>>>
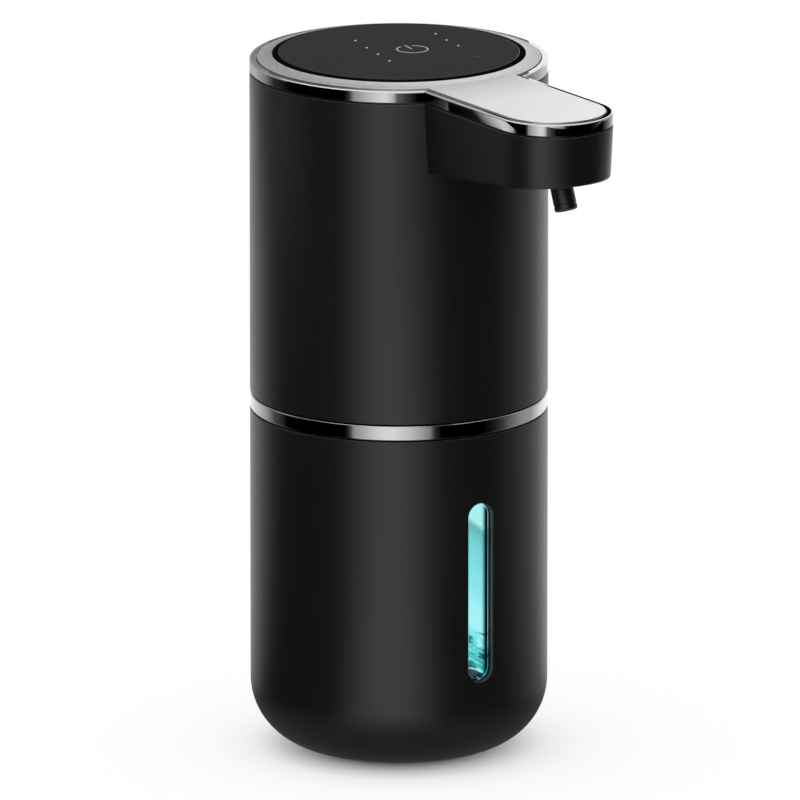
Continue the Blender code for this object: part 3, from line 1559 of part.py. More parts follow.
def build():
    clear_scene()
    bottle = axis_empty("bottle_axis", (0, 0, 0))
    carry(bottle, [bottle_shell(), tank(), foot_pad()])
    head = axis_empty("head_axis", (0, 0, SEAM_TOP))
    carry(head, [neck_gasket(), seam_band(), head_base(), head_housing()])
    carry(head, [top_trim(), top_inlay(), touch_panel()])
    carry(head, [light_guide(), touch_spring(), control_board(), board_tray()])
    carry(head, [battery_cell(), battery_cradle()])
    carry(head, [motor_can(), motor_end_cap()])
    carry(head, [pump_case(), pump_diaphragm(), valve_plate(), pump_cover()])
    carry(head, [pump_cushion(), inlet_seal(), dip_tube(), intake_strainer(), vent_valve()])
    carry(head, [foam_hose(), nozzle_body(), foam_screen(), nozzle_insert()])
    carry(head, [sensor_window(), sensor_board(), usb_socket(), charge_board()])
    rotor = axis_empty("rotor_axis", (PUMP_X, 0, HUB_TOP))
    carry(rotor, [motor_shaft(), eccentric_hub(), wobble_pin()])
    carry(axis_empty("wobble_axis", (PUMP_X, 0, PIVOT_LEVEL), WOBBLE_TILT), [wobble_plate()])
    hinge = (0, BODY_RADIUS, PORT_LEVEL - PORT_COVER_HALF_HEIGHT)
    carry(axis_empty("port_hinge", hinge), [port_plug()])


build()
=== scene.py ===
# %% [markdown]
# # Automatic foam soap dispenser
# The object is a black bottle with a level window and a screw-on head. The head has a bright
# band under it, a forward spout, and a bright trim round a satin plate and a touch panel. The
# packed solids are the fixed frame here. This script gives the outside its smooth curves and
# small edges, and gives every piece its finish.

import json
import math

import bmesh
import bpy
from mathutils import Matrix, Vector


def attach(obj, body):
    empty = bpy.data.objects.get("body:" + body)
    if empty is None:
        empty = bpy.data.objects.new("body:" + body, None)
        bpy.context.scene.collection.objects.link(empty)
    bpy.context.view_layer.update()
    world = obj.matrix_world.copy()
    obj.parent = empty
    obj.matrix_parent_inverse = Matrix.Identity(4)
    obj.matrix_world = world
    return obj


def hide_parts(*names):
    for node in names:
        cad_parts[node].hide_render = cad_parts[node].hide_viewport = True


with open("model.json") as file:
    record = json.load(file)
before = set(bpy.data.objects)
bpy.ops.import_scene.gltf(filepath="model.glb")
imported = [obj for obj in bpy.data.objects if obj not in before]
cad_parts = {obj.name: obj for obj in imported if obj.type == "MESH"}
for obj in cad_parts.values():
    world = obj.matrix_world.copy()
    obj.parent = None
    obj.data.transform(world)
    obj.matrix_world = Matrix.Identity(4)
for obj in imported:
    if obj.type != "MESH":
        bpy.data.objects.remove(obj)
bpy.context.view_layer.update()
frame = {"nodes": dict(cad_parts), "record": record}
MM = 0.001

# %% [markdown]
# ## Camera
# The photograph was taken from the left of the spout and from a little above, with a long
# lens, so upright edges stay almost parallel. A camera that is turned to a point keeps its
# framing when the object is measured again. An empty target would work too, but turning the
# camera's -Z to the point is shorter and leaves nothing else in the scene.

# %% Camera
VIEW_AZIMUTH = math.radians(-33.28)
VIEW_ELEVATION = math.radians(14.37)
VIEW_DISTANCE = 4718 * MM
VIEW_HEIGHT = 95.0 * MM
LENS_LENGTH = 832.2
AIM_DROP = 4.70 * MM
AIM_RIGHT = 0.275 * MM
CLIP_END = 20


def view_directions():
    """Toward the camera, to the picture's right, and level away from the camera."""
    away = Vector((-math.sin(VIEW_AZIMUTH), math.cos(VIEW_AZIMUTH), 0))
    right = Vector((math.cos(VIEW_AZIMUTH), math.sin(VIEW_AZIMUTH), 0))
    toward = -away * math.cos(VIEW_ELEVATION) + Vector((0, 0, math.sin(VIEW_ELEVATION)))
    return toward, right, away


def add_camera():
    toward, right, _ = view_directions()
    place = Vector((0, 0, VIEW_HEIGHT)) + toward * VIEW_DISTANCE
    aim = Vector((0, 0, VIEW_HEIGHT - AIM_DROP)) + right * AIM_RIGHT
    data = bpy.data.cameras.new("camera")
    data.lens = LENS_LENGTH
    data.clip_end = CLIP_END
    camera = bpy.data.objects.new("camera", data)
    bpy.context.scene.collection.objects.link(camera)
    camera.location = place
    camera.rotation_euler = (aim - place).to_track_quat("-Z", "Y").to_euler()
    bpy.context.scene.camera = camera
    return camera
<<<
Beginning with the line that contains "sensor_board(), usb_socket(), charge_board()])" and ending with the line that contains "bpy.context.scene.collection.objects.link(empty)", repeat exactly those lines and no others.

    carry(head, [sensor_window(), sensor_board(), usb_socket(), charge_board()])
    rotor = axis_empty("rotor_axis", (PUMP_X, 0, HUB_TOP))
    carry(rotor, [motor_shaft(), eccentric_hub(), wobble_pin()])
    carry(axis_empty("wobble_axis", (PUMP_X, 0, PIVOT_LEVEL), WOBBLE_TILT), [wobble_plate()])
    hinge = (0, BODY_RADIUS, PORT_LEVEL - PORT_COVER_HALF_HEIGHT)
    carry(axis_empty("port_hinge", hinge), [port_plug()])


build()
=== scene.py ===
# %% [markdown]
# # Automatic foam soap dispenser
# The object is a black bottle with a level window and a screw-on head. The head has a bright
# band under it, a forward spout, and a bright trim round a satin plate and a touch panel. The
# packed solids are the fixed frame here. This script gives the outside its smooth curves and
# small edges, and gives every piece its finish.

import json
import math

import bmesh
import bpy
from mathutils import Matrix, Vector


def attach(obj, body):
    empty = bpy.data.objects.get("body:" + body)
    if empty is None:
        empty = bpy.data.objects.new("body:" + body, None)
        bpy.context.scene.collection.objects.link(empty)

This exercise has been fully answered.